As an investor, that puts you in a tough spot, so if you're worried about managing your portfolio during these trying times, here's one solution worth considering: dollar-cost averaging. It's a strategy that investing legend Warren Buffett has long advocated, and it's a good bet for navigating a volatile market like the one we're in.
How dollar-cost averaging works
The concept of dollar-cost averaging is simple: Pick some stocks, figure out how much you can afford to invest, and then commit to buying shares at preset intervals. For example, say you decide you want to buy Netflix Inc (NASDAQ: NFLX) and can dedicate $200 every two weeks toward its shares. (Technically, $200 isn't enough to buy a full share of Netflix right now, but you can buy fractional shares instead.) In that case, you'd buy Netflix every other week, regardless of the price it's trading at on the day you purchase your shares.
The idea behind dollar-cost averaging is that while you might overpay for shares some weeks, you'll also underpay other weeks. All told, things should all work out in your favor so that you're ultimately paying a lower price per share all in.
Dollar-cost averaging is a far safer bet than aiming to time the market during periods of volatility, because in doing so, you might miss out on great buying opportunities and risk getting stuck with a higher share price overall. Remember, the stock market is unpredictable on a good week, but when we're in the midst of election season, it can be even wilder. And at a time like that, being consistent is crucial.
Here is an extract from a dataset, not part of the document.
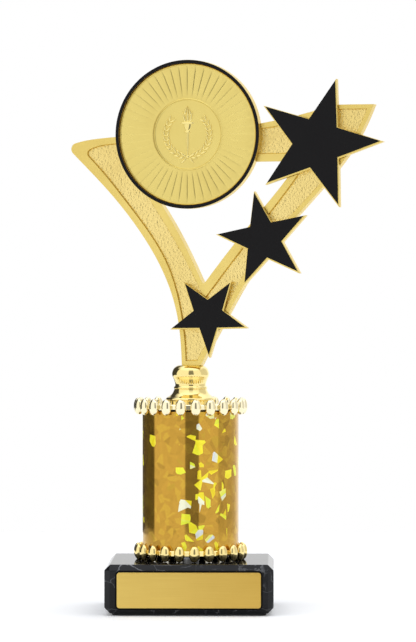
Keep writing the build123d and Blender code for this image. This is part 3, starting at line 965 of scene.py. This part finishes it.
@dataclass
class Disc:
    """The holder, its black trim and the struck centre disc, with a torch and a wreath on it.

    Attributes:
        finishes: The trophy's materials.
        cup_edge: How much the holder's edges are rounded.
        grooves: The grooves between the rays.
        steps_per_groove: The faces from one groove to the next.
        groove_depth: How deep they are.
        ray_crown: How far the middle of a ray stands up.
        groove_from: The radius where they start.
        groove_to: The radius where they end.
        medal_field: The height of the medal's floor over the disc's middle plane.
        wreath_radius: The radius of the wreath's branches.
        leaves: The pairs of leaves on each branch.
        film_thickness: The trim's thickness.
    """

    finishes: Finishes
    cup_edge: float = 0.2 * MM
    grooves: int = 48
    steps_per_groove: int = 12
    groove_depth: float = 0.07 * MM
    ray_crown: float = 0.04 * MM
    groove_from: float = 13.5 * MM
    groove_to: float = 24.0 * MM
    medal_field: float = 0.09 * MM
    wreath_radius: float = 7.9 * MM
    leaves: int = 10
    film_thickness: float = 0.2 * MM

    def build(self) -> None:
        """Makes the holder, the trim and the disc."""
        holder = copy_of_node("disc_holder", "holder_cup")
        round_edges(holder, self.cup_edge, 2, 40.0)
        hand_over(holder, self.finishes.gold[Metalwork.SATIN], FIGURE, "satin_gold", "disc_holder")
        trim = self.trim()
        hand_over(trim, self.finishes.film, FIGURE, "black_film", "holder_trim")
        dress(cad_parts["disc_tape"], self.finishes.tape)
        disc = self.blank()
        self.press_rays(disc)
        self.hang(disc)
        smooth(disc, 32.0)
        hand_over(disc, self.finishes.gold[Metalwork.STRUCK], FIGURE, "disc_metal", "centre_disc")
        motif = joined("medal_motif", [*self.torch(), *self.wreath(), *self.ribbons()])
        self.hang(motif)
        smooth(motif, 50.0)
        hand_over(motif, self.finishes.gold[Metalwork.BURNISHED], FIGURE, "disc_metal", "centre_disc")

    def trim(self) -> bpy.types.Object:
        """Lays the black film over the holder's rim, with its two edges rounded."""
        profile = [(25.0, 0.0), (25.0, 0.14), (25.05, 0.2), (26.07, 0.2), (26.15, 0.14), (26.15, 0.0),
                   (25.0, 0.0)]
        film = lathe("rim_film", [(r * MM, h * MM) for r, h in profile], 192)
        self.hang(film, "holder_trim", self.film_thickness / 2)
        smooth(film, 35.0)
        return film

    def hang(self, piece: bpy.types.Object, node: str = "centre_disc", back: float = 0.0) -> None:
        """Stands a piece up where a CAD node is.

        Args:
            piece: The piece, made flat about the origin.
            node: The node.
            back: How far behind the node's middle the piece's zero height goes.
        """
        low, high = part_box(node)
        place = figure_matrix()
        place.translation = (Vector(low) + Vector(high)) / 2 - place.to_3x3() @ Vector((0.0, 0.0, back))
        apply_place(piece, place)

    def blank(self) -> bpy.types.Object:
        """Turns the disc, with its raised edge and the raised ring round the medal."""
        profile = [(0.0, -0.55), (24.6, -0.55), (24.95, -0.30), (24.95, 0.20), (24.82, 0.42),
                   (24.66, 0.53), (24.50, 0.48), (24.38, 0.30), (24.2, 0.25), (23.9, 0.25), (21.5, 0.25),
                   (19.0, 0.25), (16.5, 0.25), (14.0, 0.25), (13.2, 0.25), (12.78, 0.28), (12.62, 0.48),
                   (12.46, 0.55), (12.28, 0.49), (12.12, 0.22), (11.95, 0.1), (11.75, 0.08), (8.0, 0.1),
                   (4.0, 0.12), (0.0, 0.13)]
        return lathe("struck_disc", [(r * MM, h * MM) for r, h in profile],
                     self.grooves * self.steps_per_groove)

    def steps_past_groove(self, spot: Vector) -> Optional[int]:
        """Counts the steps from the groove before a place on the disc's face; None off the rays."""
        if spot.z <= 0.0 or not self.groove_from < hypot(spot.x, spot.y) < self.groove_to:
            return None
        step = tau / (self.grooves * self.steps_per_groove)
        return round(atan2(spot.y, spot.x) / step) % self.steps_per_groove

    def press_rays(self, disc: bpy.types.Object) -> None:
        """Presses a fine groove between every two rays and crowns each ray a little."""
        for phase in range(self.steps_per_groove):
            select_where(disc, "VERT", lambda corner: self.steps_past_groove(corner.co) == phase)
            crown = self.ray_crown * sin(pi * phase / self.steps_per_groove)
            lift = crown if phase else -self.groove_depth
            bpy.ops.transform.translate(value=(0.0, 0.0, lift))
            bpy.ops.object.mode_set(mode="OBJECT")

    def pebble(self, name: str, size: tuple[float, float, float], place: tuple[float, float],
               turn: float = 0.0, taper: float = 0.0) -> bpy.types.Object:
        """A low rounded lump on the medal.

        Args:
            name: Its name.
            size: Its half length, half width and half height, in millimetres.
            place: Where its middle is, across and up, in millimetres.
            turn: The angle of its length from across.
            taper: How much of its width is lost towards its tip.

        Returns:
            The lump, its place in its mesh.
        """
        bpy.ops.object.select_all(action="DESELECT")
        bpy.ops.mesh.primitive_uv_sphere_add(segments=16, ring_count=10, radius=1.0)
        lump = added(name)
        for corner in lump.data.vertices:
            x, y, z = corner.co
            width = 1.0 - taper * (x + 1.0) / 2
            corner.co = (x * size[0] * MM, y * width * size[1] * MM, z * size[2] * MM)
        shift = Matrix.Translation((place[0] * MM, place[1] * MM, self.medal_field))
        apply_place(lump, shift @ Matrix.Rotation(turn, 4, "Z"))
        return lump

    def torch(self) -> list[bpy.types.Object]:
        """The torch: a tapered handle, a cup with a lip and a flame of five tongues."""
        lumps = [
            self.pebble("torch_handle", (5.6, 0.75, 0.42), (0.0, -3.4), -pi / 2, 0.5),
            self.pebble("torch_cup", (1.9, 1.9, 0.42), (0.0, 2.6), -pi / 2, 0.6),
            self.pebble("torch_lip", (2.6, 0.6, 0.44), (0.0, 4.0)),
            self.pebble("torch_collar", (1.3, 0.45, 0.44), (0.0, 0.9)),
        ]
        for x, y, lean, length in ((0.0, 7.2, 0.0, 2.9), (-1.35, 6.2, 0.25, 2.0), (1.35, 6.3, -0.28, 2.1),
                                   (-0.7, 8.4, -0.3, 1.7), (0.8, 8.0, 0.32, 1.6)):
            lumps.append(self.pebble("torch_flame", (length, 0.75, 0.42), (x, y), pi / 2 + lean, 0.8))
        return lumps

    def wreath(self) -> list[bpy.types.Object]:
        """Two laurel branches, with leaves in pairs and berries between them."""
        lumps = []
        circle = self.wreath_radius / MM
        for side in (-1, 1):
            for k in range(self.leaves):
                along = -pi / 2 + side * (0.28 + 0.225 * k)
                course = along + side * pi / 2
                for reach, splay in ((0.75, -0.42), (-0.75, 0.42)):
                    radius = circle + reach
                    place = (radius * cos(along), radius * sin(along))
                    lumps.append(self.pebble("leaf", (1.25, 0.58, 0.42), place, course + side * splay, 0.5))
                berry = along + side * 0.11
                lumps.append(self.pebble("berry", (0.34, 0.34, 0.34),
                                         (circle * cos(berry), circle * sin(berry))))
        return lumps

    def ribbons(self) -> list[bpy.types.Object]:
        """The bow that ties the branches: a knot, two loops and two tails."""
        circle = self.wreath_radius / MM
        return [
            self.pebble("knot", (0.7, 0.6, 0.38), (0.0, -circle)),
            self.pebble("loop", (1.1, 0.5, 0.34), (-1.4, 0.5 - circle), pi - 0.4, 0.2),
            self.pebble("loop", (1.1, 0.5, 0.34), (1.4, 0.5 - circle), 0.4, 0.2),
            self.pebble("tail", (1.5, 0.42, 0.32), (-1.5, -1.4 - circle), pi + 0.75, 0.1),
            self.pebble("tail", (1.5, 0.42, 0.32), (1.5, -1.4 - circle), -0.75, 0.1),
        ]


# ---- the studio ----------------------------------------------------------------------------------
@dataclass
class Studio:
    """A pale floor, a soft light all round, and the camera.

    Attributes:
        distance: How far the camera is from the rod's axis.
        lens_height: How high it is.
        aim_right: How far to the right of the axis it stands.
        azimuth: How far round to one side it stands.
        focal_length: Its lens, in millimetres.
        tip: How far it is tipped down.
        floor_radius: The floor's radius.
        bands: The tent's brightness all the way round, as (place, level): 0 and 1 are straight behind
            the trophy, 0.25 is on its left, 0.5 at the camera and 0.75 on its right.
        top_light: The colour of the light overhead.
    """

    distance: float = 1.5
    lens_height: float = 126.95 * MM
    aim_right: float = 6.15 * MM
    azimuth: float = radians(1.0)
    focal_length: float = 238.262
    tip: float = radians(0.9573)
    floor_radius: float = 0.42
    bands: tuple[tuple[float, float], ...] = (
        (0.0, 0.86), (0.035, 0.86), (0.050, 0.06), (0.228, 0.06), (0.242, 1.12), (0.466, 1.12),
        (0.470, 0.27), (0.556, 0.27), (0.560, 1.10), (0.695, 1.10), (0.700, 0.78), (0.86, 0.80),
        (0.90, 1.20), (0.965, 1.20), (1.0, 0.86))
    top_light: tuple[float, float, float] = (1.48, 1.53, 1.62)

    def build(self) -> None:
        """Makes the floor, the light and the camera."""
        self.floor()
        self.light()
        self.camera()

    def floor(self) -> None:
        """Lays a round pale floor, with its edge rounded over."""
        bpy.ops.object.select_all(action="DESELECT")
        bpy.ops.mesh.primitive_cylinder_add(vertices=128, radius=self.floor_radius, depth=0.02,
                                            location=(0.0, 0.0, -0.01))
        floor = added("studio_floor")
        apply_place(floor)
        round_edges(floor, 0.004, 4)
        material = bpy.data.materials.new("studio_white")
        material.use_nodes = True
        g = Graph(material.node_tree)
        shader = material.node_tree.nodes["Principled BSDF"]
        mottle = g.add("TexNoise", {"Vector": g.add("TexCoord").outputs["Object"], "Scale": 3.0})
        g.tree.links.new(g.mix(mottle.outputs["Fac"], (0.95, 0.95, 0.95), (0.93, 0.93, 0.93)),
                         shader.inputs["Base Color"])
        shader.inputs["Roughness"].default_value = 0.9
        shader.inputs["Emission Color"].default_value = (1.0, 1.0, 1.0, 1.0)
        shader.inputs["Emission Strength"].default_value = 0.10
        dress(floor, material)

    def light(self) -> None:
        """Sets the soft tent of light, with a gap where the camera looks in and a dark rear left."""
        scene = bpy.context.scene
        scene.view_settings.view_transform = "Standard"
        world = bpy.data.worlds.new("light_tent")
        scene.world = world
        world.use_nodes = True
        world.node_tree.nodes.clear()
        g = Graph(world.node_tree)
        way = g.add("SeparateXYZ", {0: g.add("TexCoord").outputs["Generated"]})
        back = g.math("MULTIPLY", way.outputs["Y"], -1.0)
        angle = g.math("ARCTAN2", way.outputs["X"], back)
        turn = g.span(angle, -pi, pi)
        bands = g.ramp(turn, [(place, (level, level, level)) for place, level in self.bands])
        overhead = g.span(way.outputs["Z"], 0.62, 0.85)
        tent = g.mix(overhead, bands, self.top_light)
        seen = g.add("LightPath").outputs["Is Camera Ray"]
        colour = g.mix(seen, tent, (1.0, 1.0, 1.0))
        shader = g.add("Background", {"Color": colour, "Strength": 1.0})
        g.show(shader, "OutputWorld")

    def camera(self) -> None:
        """Stands the camera level with the middle of the trophy and tips it down a little."""
        right = Vector((cos(self.azimuth), sin(self.azimuth), 0.0))
        ahead = Vector((-sin(self.azimuth), cos(self.azimuth), 0.0))
        data = bpy.data.cameras.new("studio_camera")
        data.sensor_fit = "AUTO"
        data.sensor_width = 36.0
        data.lens = self.focal_length
        data.clip_start = 0.05
        data.clip_end = 50.0
        camera = bpy.data.objects.new("studio_camera", data)
        bpy.context.scene.collection.objects.link(camera)
        camera.location = right * self.aim_right - ahead * self.distance
        camera.location.z = self.lens_height
        camera.rotation_euler = (pi / 2 - self.tip, 0.0, self.azimuth)
        bpy.context.scene.camera = camera


def main() -> None:
    """Builds the trophy's sub-assemblies in order, then the studio."""
    logging.basicConfig(level=logging.INFO, format="%(name)s: %(message)s")
    finishes = Finishes()
    for part in (Base(finishes), Column(finishes), Neck(finishes), Triangle(finishes), Stars(finishes),
                 Disc(finishes), Studio()):
        part.build()
        log.info("%s done", type(part).__name__)


if __name__ == "__main__":
    main()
Of course, if you want to take Buffett's advice even further, employ dollar-cost averaging to buy shares of S&P 500 Index (SP: .INX) index funds. That way, you get exposure to the broader market and aren't putting all of your money into a single stock. Buffett has stated many times over that index funds are a great way for the average investor to grow wealth, so if you don't want to do the legwork involved in vetting individual stocks, index funds are the way to go.
Take Buffett's advice
A man with the investing track record of Buffett is someone to take seriously. If you're looking to invest in the coming weeks, it pays to employ dollar-cost averaging rather than attempt to time the market in an effort to score the lowest stock prices. Investors who try timing the market often get burned, and given the way stocks could swing in the near term, a stable, steady approach is not only a safer bet, but most likely a more lucrative one as well.